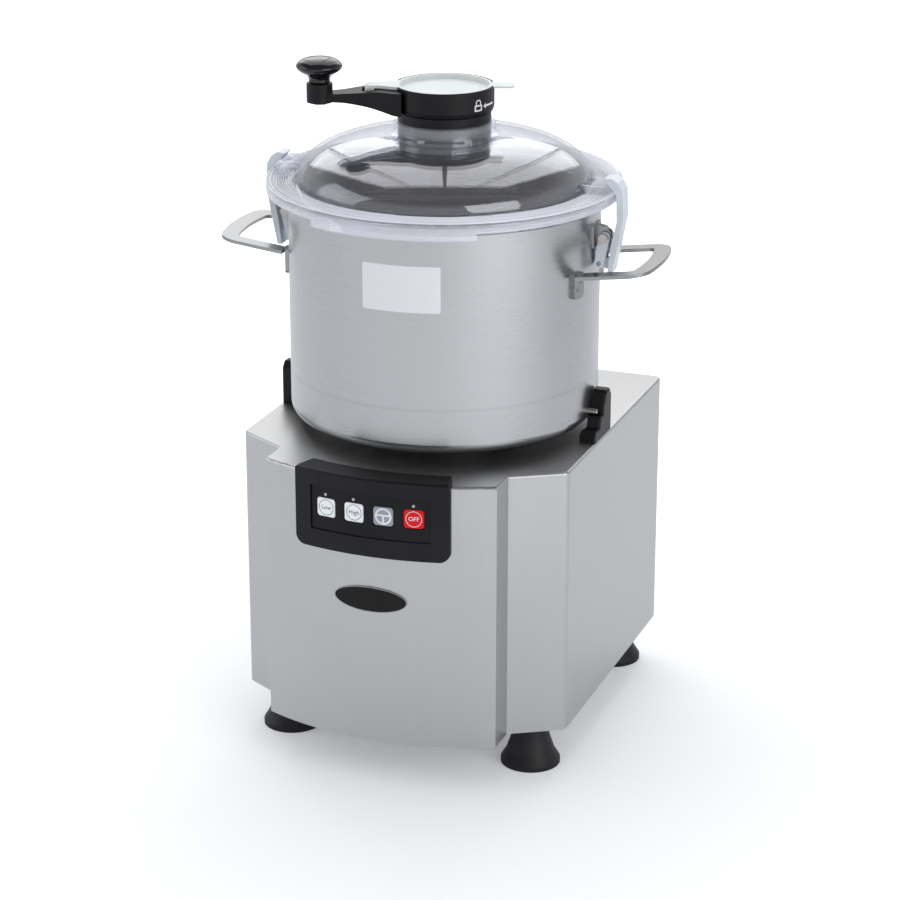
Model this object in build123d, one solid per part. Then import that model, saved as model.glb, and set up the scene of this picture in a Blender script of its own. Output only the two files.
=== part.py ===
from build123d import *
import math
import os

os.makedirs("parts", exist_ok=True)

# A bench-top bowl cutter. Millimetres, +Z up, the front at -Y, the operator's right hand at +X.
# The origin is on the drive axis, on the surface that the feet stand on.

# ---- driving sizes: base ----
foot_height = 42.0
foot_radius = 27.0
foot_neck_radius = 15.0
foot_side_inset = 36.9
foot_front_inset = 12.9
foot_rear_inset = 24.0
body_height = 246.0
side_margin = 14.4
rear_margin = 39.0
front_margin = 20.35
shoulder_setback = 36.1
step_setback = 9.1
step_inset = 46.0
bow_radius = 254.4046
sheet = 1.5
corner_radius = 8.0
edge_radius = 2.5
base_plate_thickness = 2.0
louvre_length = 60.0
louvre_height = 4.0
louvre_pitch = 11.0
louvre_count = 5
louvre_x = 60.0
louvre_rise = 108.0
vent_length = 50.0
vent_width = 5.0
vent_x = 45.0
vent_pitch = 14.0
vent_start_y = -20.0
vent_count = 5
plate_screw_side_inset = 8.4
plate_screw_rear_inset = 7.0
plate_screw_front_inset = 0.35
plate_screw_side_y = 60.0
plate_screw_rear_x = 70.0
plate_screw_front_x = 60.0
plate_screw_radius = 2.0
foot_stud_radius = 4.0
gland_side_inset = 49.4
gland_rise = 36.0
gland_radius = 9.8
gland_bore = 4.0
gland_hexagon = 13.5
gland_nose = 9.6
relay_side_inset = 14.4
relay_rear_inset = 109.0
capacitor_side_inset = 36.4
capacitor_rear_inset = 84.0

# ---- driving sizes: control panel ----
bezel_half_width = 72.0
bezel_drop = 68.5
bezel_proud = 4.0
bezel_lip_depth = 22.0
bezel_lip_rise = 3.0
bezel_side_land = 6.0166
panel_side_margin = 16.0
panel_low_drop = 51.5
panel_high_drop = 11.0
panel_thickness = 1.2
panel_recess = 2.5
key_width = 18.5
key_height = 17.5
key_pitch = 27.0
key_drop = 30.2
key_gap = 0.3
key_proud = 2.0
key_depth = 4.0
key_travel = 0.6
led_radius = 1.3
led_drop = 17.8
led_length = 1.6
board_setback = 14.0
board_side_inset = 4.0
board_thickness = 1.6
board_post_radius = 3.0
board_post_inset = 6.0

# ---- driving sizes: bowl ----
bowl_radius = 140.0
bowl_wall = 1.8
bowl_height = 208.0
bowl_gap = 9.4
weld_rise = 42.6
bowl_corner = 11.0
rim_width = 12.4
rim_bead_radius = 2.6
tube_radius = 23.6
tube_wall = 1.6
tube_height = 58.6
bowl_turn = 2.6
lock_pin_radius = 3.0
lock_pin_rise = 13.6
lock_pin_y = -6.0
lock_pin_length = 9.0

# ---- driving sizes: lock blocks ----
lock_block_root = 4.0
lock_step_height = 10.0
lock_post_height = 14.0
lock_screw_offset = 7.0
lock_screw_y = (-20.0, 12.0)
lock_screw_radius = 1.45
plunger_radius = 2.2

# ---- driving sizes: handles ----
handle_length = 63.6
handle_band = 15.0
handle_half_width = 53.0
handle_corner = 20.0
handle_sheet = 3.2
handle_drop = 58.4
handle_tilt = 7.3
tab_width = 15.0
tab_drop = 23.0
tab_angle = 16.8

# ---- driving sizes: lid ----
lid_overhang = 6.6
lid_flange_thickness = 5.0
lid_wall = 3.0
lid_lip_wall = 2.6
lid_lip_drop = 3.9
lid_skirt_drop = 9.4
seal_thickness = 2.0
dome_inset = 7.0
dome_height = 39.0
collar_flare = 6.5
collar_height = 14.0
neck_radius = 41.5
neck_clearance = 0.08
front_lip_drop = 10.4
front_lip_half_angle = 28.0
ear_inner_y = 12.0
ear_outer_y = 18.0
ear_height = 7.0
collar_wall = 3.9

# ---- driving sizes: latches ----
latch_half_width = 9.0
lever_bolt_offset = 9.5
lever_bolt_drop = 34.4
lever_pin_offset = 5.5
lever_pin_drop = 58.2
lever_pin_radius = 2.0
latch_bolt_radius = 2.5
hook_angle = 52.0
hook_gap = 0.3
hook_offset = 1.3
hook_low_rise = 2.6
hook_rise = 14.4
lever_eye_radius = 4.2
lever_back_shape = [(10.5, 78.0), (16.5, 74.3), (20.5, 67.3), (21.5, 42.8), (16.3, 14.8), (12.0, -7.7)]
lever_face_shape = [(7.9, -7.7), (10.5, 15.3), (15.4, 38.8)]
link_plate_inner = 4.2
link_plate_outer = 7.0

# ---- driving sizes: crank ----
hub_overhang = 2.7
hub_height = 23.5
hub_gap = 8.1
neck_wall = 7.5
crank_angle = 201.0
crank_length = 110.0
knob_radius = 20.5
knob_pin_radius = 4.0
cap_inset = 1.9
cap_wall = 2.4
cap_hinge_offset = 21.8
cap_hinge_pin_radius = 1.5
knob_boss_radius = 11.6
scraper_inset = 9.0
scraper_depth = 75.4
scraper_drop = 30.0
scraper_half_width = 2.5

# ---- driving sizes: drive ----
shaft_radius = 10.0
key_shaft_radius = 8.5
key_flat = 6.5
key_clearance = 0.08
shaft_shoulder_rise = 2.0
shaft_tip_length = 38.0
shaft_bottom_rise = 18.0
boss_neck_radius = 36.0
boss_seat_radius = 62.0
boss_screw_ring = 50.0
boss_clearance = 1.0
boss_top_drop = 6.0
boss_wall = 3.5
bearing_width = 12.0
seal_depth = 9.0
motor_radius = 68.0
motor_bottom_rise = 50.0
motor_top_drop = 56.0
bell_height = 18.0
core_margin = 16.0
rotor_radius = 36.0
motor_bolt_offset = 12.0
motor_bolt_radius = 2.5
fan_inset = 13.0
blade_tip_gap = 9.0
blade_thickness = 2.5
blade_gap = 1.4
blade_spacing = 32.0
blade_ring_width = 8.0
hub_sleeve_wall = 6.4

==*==

= WORK TO DO =
Reproduce all of the material above word for word.

= EXERCISE OUTPUT =
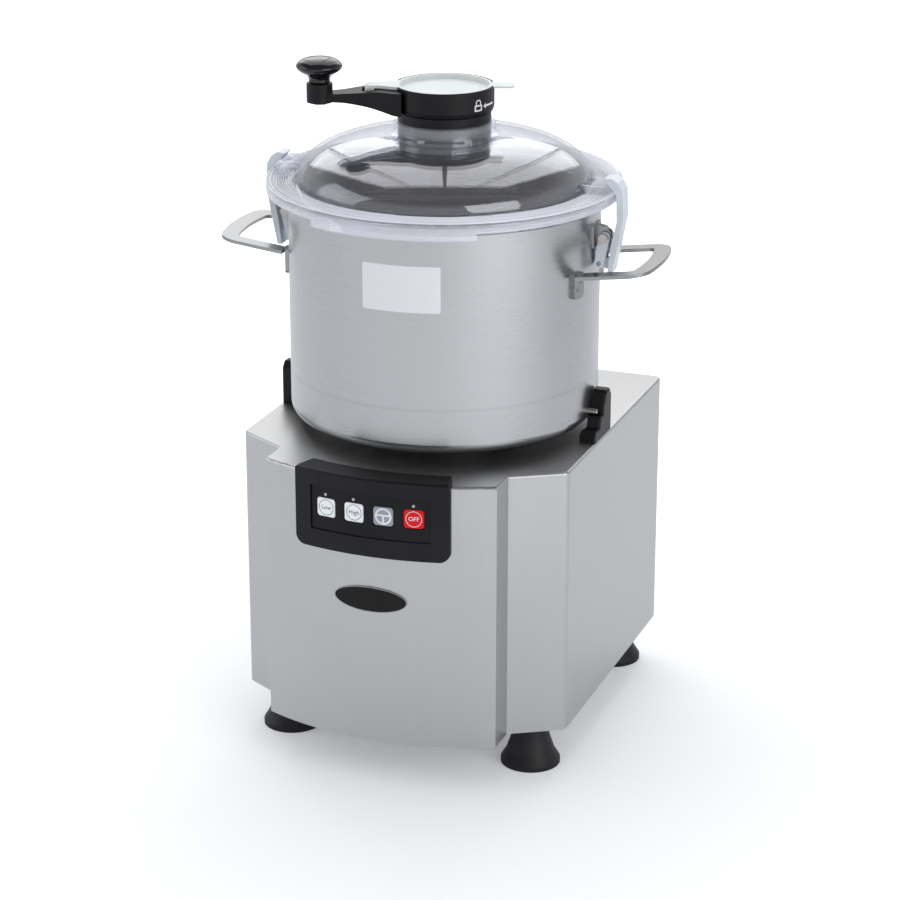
Model this object in build123d, one solid per part. Then import that model, saved as model.glb, and set up the scene of this picture in a Blender script of its own. Output only the two files.
=== part.py ===
from build123d import *
import math
import os

os.makedirs("parts", exist_ok=True)

# A bench-top bowl cutter. Millimetres, +Z up, the front at -Y, the operator's right hand at +X.
# The origin is on the drive axis, on the surface that the feet stand on.

# ---- driving sizes: base ----
foot_height = 42.0
foot_radius = 27.0
foot_neck_radius = 15.0
foot_side_inset = 36.9
foot_front_inset = 12.9
foot_rear_inset = 24.0
body_height = 246.0
side_margin = 14.4
rear_margin = 39.0
front_margin = 20.35
shoulder_setback = 36.1
step_setback = 9.1
step_inset = 46.0
bow_radius = 254.4046
sheet = 1.5
corner_radius = 8.0
edge_radius = 2.5
base_plate_thickness = 2.0
louvre_length = 60.0
louvre_height = 4.0
louvre_pitch = 11.0
louvre_count = 5
louvre_x = 60.0
louvre_rise = 108.0
vent_length = 50.0
vent_width = 5.0
vent_x = 45.0
vent_pitch = 14.0
vent_start_y = -20.0
vent_count = 5
plate_screw_side_inset = 8.4
plate_screw_rear_inset = 7.0
plate_screw_front_inset = 0.35
plate_screw_side_y = 60.0
plate_screw_rear_x = 70.0
plate_screw_front_x = 60.0
plate_screw_radius = 2.0
foot_stud_radius = 4.0
gland_side_inset = 49.4
gland_rise = 36.0
gland_radius = 9.8
gland_bore = 4.0
gland_hexagon = 13.5
gland_nose = 9.6
relay_side_inset = 14.4
relay_rear_inset = 109.0
capacitor_side_inset = 36.4
capacitor_rear_inset = 84.0

# ---- driving sizes: control panel ----
bezel_half_width = 72.0
bezel_drop = 68.5
bezel_proud = 4.0
bezel_lip_depth = 22.0
bezel_lip_rise = 3.0
bezel_side_land = 6.0166
panel_side_margin = 16.0
panel_low_drop = 51.5
panel_high_drop = 11.0
panel_thickness = 1.2
panel_recess = 2.5
key_width = 18.5
key_height = 17.5
key_pitch = 27.0
key_drop = 30.2
key_gap = 0.3
key_proud = 2.0
key_depth = 4.0
key_travel = 0.6
led_radius = 1.3
led_drop = 17.8
led_length = 1.6
board_setback = 14.0
board_side_inset = 4.0
board_thickness = 1.6
board_post_radius = 3.0
board_post_inset = 6.0

# ---- driving sizes: bowl ----
bowl_radius = 140.0
bowl_wall = 1.8
bowl_height = 208.0
bowl_gap = 9.4
weld_rise = 42.6
bowl_corner = 11.0
rim_width = 12.4
rim_bead_radius = 2.6
tube_radius = 23.6
tube_wall = 1.6
tube_height = 58.6
bowl_turn = 2.6
lock_pin_radius = 3.0
lock_pin_rise = 13.6
lock_pin_y = -6.0
lock_pin_length = 9.0

# ---- driving sizes: lock blocks ----
lock_block_root = 4.0
lock_step_height = 10.0
lock_post_height = 14.0
lock_screw_offset = 7.0
lock_screw_y = (-20.0, 12.0)
lock_screw_radius = 1.45
plunger_radius = 2.2

# ---- driving sizes: handles ----
handle_length = 63.6
handle_band = 15.0
handle_half_width = 53.0
handle_corner = 20.0
handle_sheet = 3.2
handle_drop = 58.4
handle_tilt = 7.3
tab_width = 15.0
tab_drop = 23.0
tab_angle = 16.8

# ---- driving sizes: lid ----
lid_overhang = 6.6
lid_flange_thickness = 5.0
lid_wall = 3.0
lid_lip_wall = 2.6
lid_lip_drop = 3.9
lid_skirt_drop = 9.4
seal_thickness = 2.0
dome_inset = 7.0
dome_height = 39.0
collar_flare = 6.5
collar_height = 14.0
neck_radius = 41.5
neck_clearance = 0.08
front_lip_drop = 10.4
front_lip_half_angle = 28.0
ear_inner_y = 12.0
ear_outer_y = 18.0
ear_height = 7.0
collar_wall = 3.9

# ---- driving sizes: latches ----
latch_half_width = 9.0
lever_bolt_offset = 9.5
lever_bolt_drop = 34.4
lever_pin_offset = 5.5
lever_pin_drop = 58.2
lever_pin_radius = 2.0
latch_bolt_radius = 2.5
hook_angle = 52.0
hook_gap = 0.3
hook_offset = 1.3
hook_low_rise = 2.6
hook_rise = 14.4
lever_eye_radius = 4.2
lever_back_shape = [(10.5, 78.0), (16.5, 74.3), (20.5, 67.3), (21.5, 42.8), (16.3, 14.8), (12.0, -7.7)]
lever_face_shape = [(7.9, -7.7), (10.5, 15.3), (15.4, 38.8)]
link_plate_inner = 4.2
link_plate_outer = 7.0

# ---- driving sizes: crank ----
hub_overhang = 2.7
hub_height = 23.5
hub_gap = 8.1
neck_wall = 7.5
crank_angle = 201.0
crank_length = 110.0
knob_radius = 20.5
knob_pin_radius = 4.0
cap_inset = 1.9
cap_wall = 2.4
cap_hinge_offset = 21.8
cap_hinge_pin_radius = 1.5
knob_boss_radius = 11.6
scraper_inset = 9.0
scraper_depth = 75.4
scraper_drop = 30.0
scraper_half_width = 2.5

# ---- driving sizes: drive ----
shaft_radius = 10.0
key_shaft_radius = 8.5
key_flat = 6.5
key_clearance = 0.08
shaft_shoulder_rise = 2.0
shaft_tip_length = 38.0
shaft_bottom_rise = 18.0
boss_neck_radius = 36.0
boss_seat_radius = 62.0
boss_screw_ring = 50.0
boss_clearance = 1.0
boss_top_drop = 6.0
boss_wall = 3.5
bearing_width = 12.0
seal_depth = 9.0
motor_radius = 68.0
motor_bottom_rise = 50.0
motor_top_drop = 56.0
bell_height = 18.0
core_margin = 16.0
rotor_radius = 36.0
motor_bolt_offset = 12.0
motor_bolt_radius = 2.5
fan_inset = 13.0
blade_tip_gap = 9.0
blade_thickness = 2.5
blade_gap = 1.4
blade_spacing = 32.0
blade_ring_width = 8.0
hub_sleeve_wall = 6.4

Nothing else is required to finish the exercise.